>>>>>

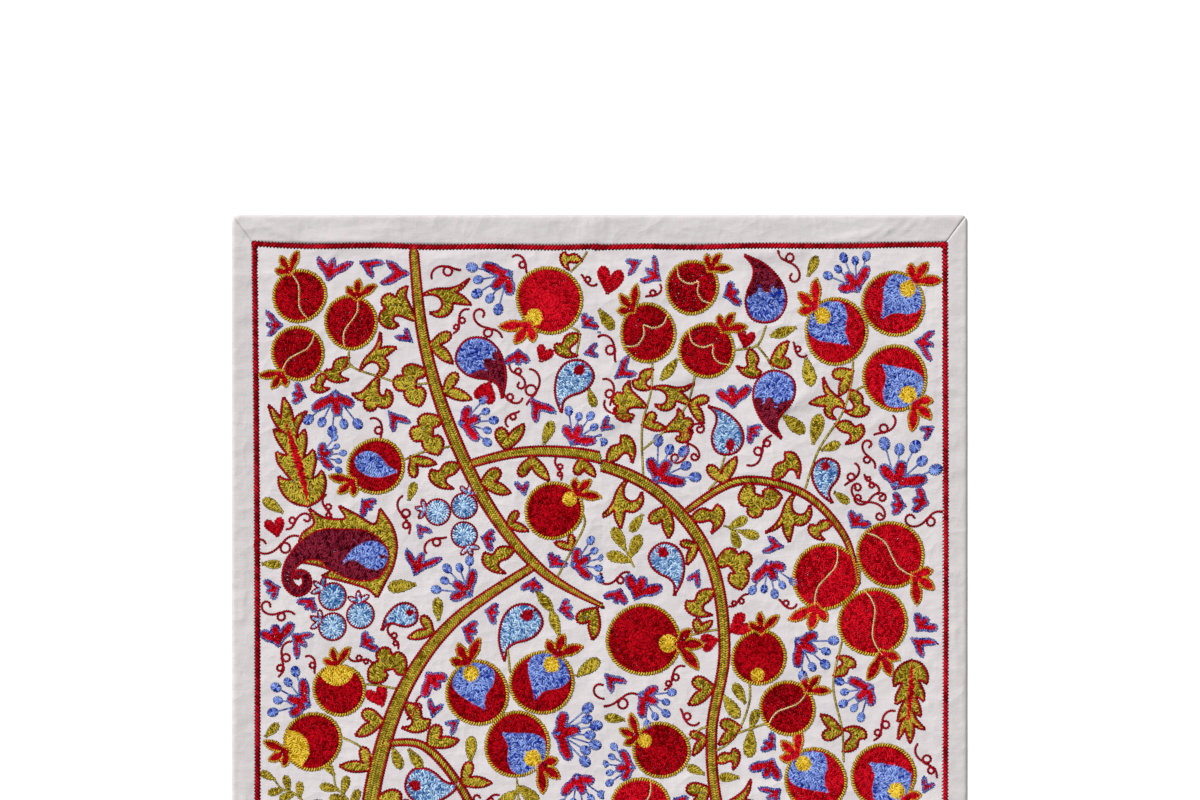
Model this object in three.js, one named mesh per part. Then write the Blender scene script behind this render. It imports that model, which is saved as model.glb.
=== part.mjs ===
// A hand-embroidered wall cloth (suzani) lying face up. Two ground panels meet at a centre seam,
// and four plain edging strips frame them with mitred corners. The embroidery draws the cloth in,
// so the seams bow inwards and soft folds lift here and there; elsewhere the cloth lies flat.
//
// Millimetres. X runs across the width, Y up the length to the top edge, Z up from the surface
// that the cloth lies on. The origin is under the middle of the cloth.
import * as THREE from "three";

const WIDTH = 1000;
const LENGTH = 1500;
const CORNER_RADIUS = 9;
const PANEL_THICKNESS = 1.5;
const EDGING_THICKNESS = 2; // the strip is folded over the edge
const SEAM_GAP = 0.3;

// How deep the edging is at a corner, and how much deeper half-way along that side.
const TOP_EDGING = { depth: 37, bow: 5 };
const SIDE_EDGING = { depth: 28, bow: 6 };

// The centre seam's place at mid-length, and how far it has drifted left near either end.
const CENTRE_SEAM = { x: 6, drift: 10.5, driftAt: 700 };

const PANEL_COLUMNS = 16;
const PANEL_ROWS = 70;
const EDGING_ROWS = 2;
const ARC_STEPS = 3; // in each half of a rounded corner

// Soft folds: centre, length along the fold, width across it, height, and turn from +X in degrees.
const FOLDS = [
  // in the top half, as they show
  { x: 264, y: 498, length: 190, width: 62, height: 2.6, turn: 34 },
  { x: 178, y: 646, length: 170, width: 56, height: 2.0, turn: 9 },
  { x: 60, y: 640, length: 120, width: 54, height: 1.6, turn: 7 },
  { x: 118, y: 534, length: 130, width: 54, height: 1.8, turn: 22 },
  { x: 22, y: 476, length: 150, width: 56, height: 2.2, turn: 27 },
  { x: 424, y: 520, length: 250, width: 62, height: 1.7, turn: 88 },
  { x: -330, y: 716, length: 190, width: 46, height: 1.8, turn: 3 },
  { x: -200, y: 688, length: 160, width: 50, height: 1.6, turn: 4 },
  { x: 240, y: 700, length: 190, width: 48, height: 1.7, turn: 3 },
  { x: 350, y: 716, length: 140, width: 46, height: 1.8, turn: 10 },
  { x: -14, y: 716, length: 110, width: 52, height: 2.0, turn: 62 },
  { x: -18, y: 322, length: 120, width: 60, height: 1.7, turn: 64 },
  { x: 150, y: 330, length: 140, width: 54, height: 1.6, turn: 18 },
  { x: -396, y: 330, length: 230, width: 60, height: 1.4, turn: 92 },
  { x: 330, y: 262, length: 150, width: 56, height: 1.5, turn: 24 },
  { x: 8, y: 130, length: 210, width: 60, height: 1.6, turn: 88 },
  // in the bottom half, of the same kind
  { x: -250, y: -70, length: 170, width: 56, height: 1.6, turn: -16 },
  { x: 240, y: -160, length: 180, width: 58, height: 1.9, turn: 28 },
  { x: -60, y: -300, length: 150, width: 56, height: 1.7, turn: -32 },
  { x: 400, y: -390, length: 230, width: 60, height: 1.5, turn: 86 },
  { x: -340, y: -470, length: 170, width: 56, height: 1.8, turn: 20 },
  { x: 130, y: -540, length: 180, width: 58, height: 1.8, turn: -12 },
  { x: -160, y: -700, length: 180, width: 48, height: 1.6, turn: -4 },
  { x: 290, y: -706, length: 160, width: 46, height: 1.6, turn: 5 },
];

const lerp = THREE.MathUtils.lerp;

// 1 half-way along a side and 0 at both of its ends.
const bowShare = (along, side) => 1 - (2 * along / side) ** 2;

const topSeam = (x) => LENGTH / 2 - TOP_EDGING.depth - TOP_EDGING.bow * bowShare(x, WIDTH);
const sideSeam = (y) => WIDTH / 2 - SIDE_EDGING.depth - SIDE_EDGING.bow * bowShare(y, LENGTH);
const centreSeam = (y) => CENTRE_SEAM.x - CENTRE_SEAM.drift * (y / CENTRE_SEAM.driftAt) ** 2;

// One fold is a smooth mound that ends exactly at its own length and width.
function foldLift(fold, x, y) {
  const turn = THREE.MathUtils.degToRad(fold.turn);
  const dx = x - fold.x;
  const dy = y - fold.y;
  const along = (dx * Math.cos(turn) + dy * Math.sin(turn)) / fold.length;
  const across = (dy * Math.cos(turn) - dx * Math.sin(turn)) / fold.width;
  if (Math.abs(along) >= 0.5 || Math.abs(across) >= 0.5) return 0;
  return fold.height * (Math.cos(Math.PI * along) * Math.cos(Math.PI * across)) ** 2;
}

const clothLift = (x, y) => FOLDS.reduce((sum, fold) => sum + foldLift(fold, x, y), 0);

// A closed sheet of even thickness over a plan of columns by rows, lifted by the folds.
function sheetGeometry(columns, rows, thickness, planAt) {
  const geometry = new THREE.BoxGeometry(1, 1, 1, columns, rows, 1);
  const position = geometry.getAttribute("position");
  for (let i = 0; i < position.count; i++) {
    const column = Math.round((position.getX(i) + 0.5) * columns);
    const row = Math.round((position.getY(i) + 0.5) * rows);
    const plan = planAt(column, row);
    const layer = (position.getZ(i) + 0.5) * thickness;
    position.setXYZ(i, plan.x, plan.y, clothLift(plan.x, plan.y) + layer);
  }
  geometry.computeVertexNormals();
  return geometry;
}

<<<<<

■ AIM OF THE TASK
Return the material exactly as it stands.

■ PROBLEM SOLUTION
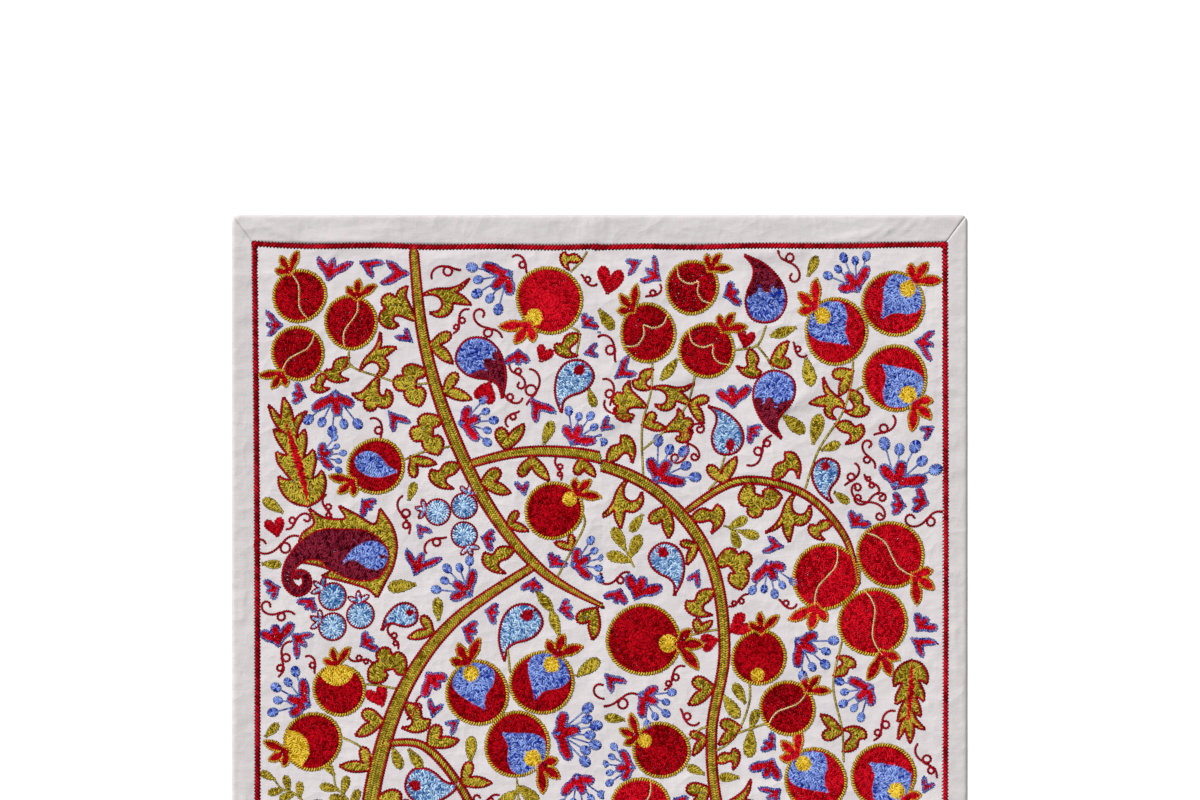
Model this object in three.js, one named mesh per part. Then write the Blender scene script behind this render. It imports that model, which is saved as model.glb.
=== part.mjs ===
// A hand-embroidered wall cloth (suzani) lying face up. Two ground panels meet at a centre seam,
// and four plain edging strips frame them with mitred corners. The embroidery draws the cloth in,
// so the seams bow inwards and soft folds lift here and there; elsewhere the cloth lies flat.
//
// Millimetres. X runs across the width, Y up the length to the top edge, Z up from the surface
// that the cloth lies on. The origin is under the middle of the cloth.
import * as THREE from "three";

const WIDTH = 1000;
const LENGTH = 1500;
const CORNER_RADIUS = 9;
const PANEL_THICKNESS = 1.5;
const EDGING_THICKNESS = 2; // the strip is folded over the edge
const SEAM_GAP = 0.3;

// How deep the edging is at a corner, and how much deeper half-way along that side.
const TOP_EDGING = { depth: 37, bow: 5 };
const SIDE_EDGING = { depth: 28, bow: 6 };

// The centre seam's place at mid-length, and how far it has drifted left near either end.
const CENTRE_SEAM = { x: 6, drift: 10.5, driftAt: 700 };

const PANEL_COLUMNS = 16;
const PANEL_ROWS = 70;
const EDGING_ROWS = 2;
const ARC_STEPS = 3; // in each half of a rounded corner

// Soft folds: centre, length along the fold, width across it, height, and turn from +X in degrees.
const FOLDS = [
  // in the top half, as they show
  { x: 264, y: 498, length: 190, width: 62, height: 2.6, turn: 34 },
  { x: 178, y: 646, length: 170, width: 56, height: 2.0, turn: 9 },
  { x: 60, y: 640, length: 120, width: 54, height: 1.6, turn: 7 },
  { x: 118, y: 534, length: 130, width: 54, height: 1.8, turn: 22 },
  { x: 22, y: 476, length: 150, width: 56, height: 2.2, turn: 27 },
  { x: 424, y: 520, length: 250, width: 62, height: 1.7, turn: 88 },
  { x: -330, y: 716, length: 190, width: 46, height: 1.8, turn: 3 },
  { x: -200, y: 688, length: 160, width: 50, height: 1.6, turn: 4 },
  { x: 240, y: 700, length: 190, width: 48, height: 1.7, turn: 3 },
  { x: 350, y: 716, length: 140, width: 46, height: 1.8, turn: 10 },
  { x: -14, y: 716, length: 110, width: 52, height: 2.0, turn: 62 },
  { x: -18, y: 322, length: 120, width: 60, height: 1.7, turn: 64 },
  { x: 150, y: 330, length: 140, width: 54, height: 1.6, turn: 18 },
  { x: -396, y: 330, length: 230, width: 60, height: 1.4, turn: 92 },
  { x: 330, y: 262, length: 150, width: 56, height: 1.5, turn: 24 },
  { x: 8, y: 130, length: 210, width: 60, height: 1.6, turn: 88 },
  // in the bottom half, of the same kind
  { x: -250, y: -70, length: 170, width: 56, height: 1.6, turn: -16 },
  { x: 240, y: -160, length: 180, width: 58, height: 1.9, turn: 28 },
  { x: -60, y: -300, length: 150, width: 56, height: 1.7, turn: -32 },
  { x: 400, y: -390, length: 230, width: 60, height: 1.5, turn: 86 },
  { x: -340, y: -470, length: 170, width: 56, height: 1.8, turn: 20 },
  { x: 130, y: -540, length: 180, width: 58, height: 1.8, turn: -12 },
  { x: -160, y: -700, length: 180, width: 48, height: 1.6, turn: -4 },
  { x: 290, y: -706, length: 160, width: 46, height: 1.6, turn: 5 },
];

const lerp = THREE.MathUtils.lerp;

// 1 half-way along a side and 0 at both of its ends.
const bowShare = (along, side) => 1 - (2 * along / side) ** 2;

const topSeam = (x) => LENGTH / 2 - TOP_EDGING.depth - TOP_EDGING.bow * bowShare(x, WIDTH);
const sideSeam = (y) => WIDTH / 2 - SIDE_EDGING.depth - SIDE_EDGING.bow * bowShare(y, LENGTH);
const centreSeam = (y) => CENTRE_SEAM.x - CENTRE_SEAM.drift * (y / CENTRE_SEAM.driftAt) ** 2;

// One fold is a smooth mound that ends exactly at its own length and width.
function foldLift(fold, x, y) {
  const turn = THREE.MathUtils.degToRad(fold.turn);
  const dx = x - fold.x;
  const dy = y - fold.y;
  const along = (dx * Math.cos(turn) + dy * Math.sin(turn)) / fold.length;
  const across = (dy * Math.cos(turn) - dx * Math.sin(turn)) / fold.width;
  if (Math.abs(along) >= 0.5 || Math.abs(across) >= 0.5) return 0;
  return fold.height * (Math.cos(Math.PI * along) * Math.cos(Math.PI * across)) ** 2;
}

const clothLift = (x, y) => FOLDS.reduce((sum, fold) => sum + foldLift(fold, x, y), 0);

// A closed sheet of even thickness over a plan of columns by rows, lifted by the folds.
function sheetGeometry(columns, rows, thickness, planAt) {
  const geometry = new THREE.BoxGeometry(1, 1, 1, columns, rows, 1);
  const position = geometry.getAttribute("position");
  for (let i = 0; i < position.count; i++) {
    const column = Math.round((position.getX(i) + 0.5) * columns);
    const row = Math.round((position.getY(i) + 0.5) * rows);
    const plan = planAt(column, row);
    const layer = (position.getZ(i) + 0.5) * thickness;
    position.setXYZ(i, plan.x, plan.y, clothLift(plan.x, plan.y) + layer);
  }
  geometry.computeVertexNormals();
  return geometry;
}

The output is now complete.